5 Steps to Build and Launch an AI Agent Token
Step 1: Build and validate the agent. Choose your framework (ElizaOS for custom logic, Virtuals for no-code, Olas for DeFi automation) and ship a working agent on testnet. Run it for at least 4 to 8 weeks and measure real output: transactions processed, yield generated, tasks completed, or users served. If your agent cannot demonstrate measurable on-chain value without a token, it will not generate value with one.
Step 2: Design tokenomics around agent activity. Map every token emission to a specific agent behavior.

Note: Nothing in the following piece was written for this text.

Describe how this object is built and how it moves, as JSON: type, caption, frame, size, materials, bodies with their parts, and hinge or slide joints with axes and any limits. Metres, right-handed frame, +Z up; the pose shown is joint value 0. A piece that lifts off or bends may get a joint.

Decide whether your model is compute-staking (users stake to deploy or access agents), inference burn (tokens destroyed per agent action), or fee distribution (holders earn from agent revenue). Model supply dynamics against realistic adoption curves before writing any contracts. Keep team allocation at 15 to 20 percent on a four-year vest with a one-year cliff.
Step 3: Audit both the contracts and the agent layer. A smart contract audit alone is not sufficient for an AI agent token. You need coverage across four surfaces: on-chain logic, agent credential management, inter-agent communication, and the framework supply chain. Budget $10,000 to $60,000 for a thorough review. Run AI-powered scanning tools during development, then bring in human auditors for the formal review before deployment.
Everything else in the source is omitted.